Citando unas palabras del Santo Padre en una reciente Audiencia general, sugiere hacerse eco de las mismas, esforzándonos a diario para que en nuestro trabajo, en nuestra convivencia familiar, en las relaciones sociales, en las actividades deportivas, ¡en todo momento!, brille la luminaria de los seguidores de Jesucristo, alimentada por la oración y por la recepción frecuente de los sacramentos de la Confesión y de la Eucaristía.

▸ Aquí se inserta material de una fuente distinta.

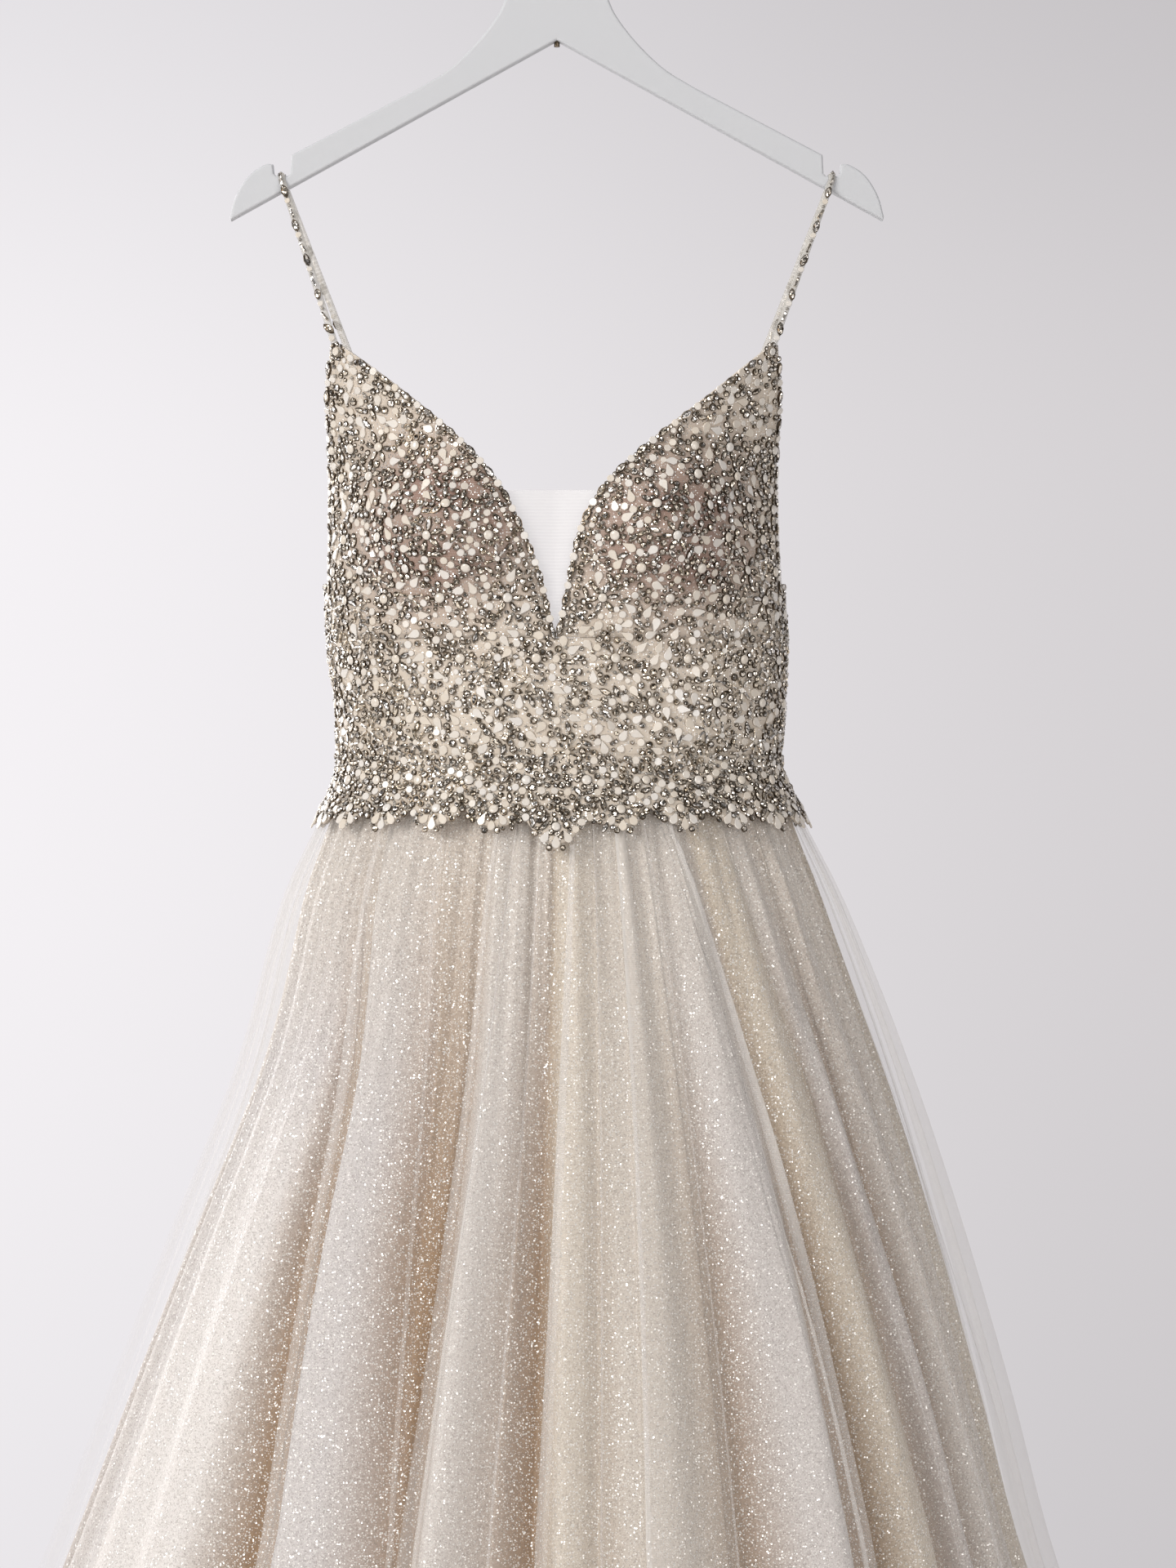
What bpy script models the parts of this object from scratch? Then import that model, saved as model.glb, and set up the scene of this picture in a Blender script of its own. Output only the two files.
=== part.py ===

Refiriéndose a la reciente fiesta de san Josemaría, afirma que en todo el mundo se han elevado al Cielo muchas oraciones, especialmente el Santo Sacrificio de la Misa. Estad seguros de que, como repetía el queridísimo don Álvaro, han sido «oraciones de ida y vuelta»: el Señor nos las devuelve para que produzcan fruto en nosotros mismos y en nuestros amigos, anuncia su próximo viaje a Brasil, para acompañar al Santo Padre en la Jornada Mundial de la Juventud, y posteriormente pasar brevemente por Chile, Uruguay y Argentina, para repetir de palabra a mis hijas e hijos, y a las demás personas que se benefician de la labor de la Prelatura, que la Iglesia espera mucho de todos; que el Papa Francisco, como los anteriores Romanos Pontífices, se apoya en todos y en cada uno para difundir el mensaje de Cristo en el mundo entero; así me lo manifestó en la audiencia que me concedió el pasado 10 de junio. Seguid rezando por su persona y por sus intenciones. Como en otras ocasiones, cuento con todos para que el Señor conceda abundantes frutos espirituales en las jornadas de Brasil y en los otros lugares adonde pienso luego ir. Todas estas circunstancias nos invitan a unirnos más seriamente al Sucesor de Pedro: debemos acompañarle filialmente, unidas y unidos a su persona y a su servicio a la Iglesia y a las almas.
Y como es habitual al finalizar sus Cartas: Seguid rezando por mis intenciones.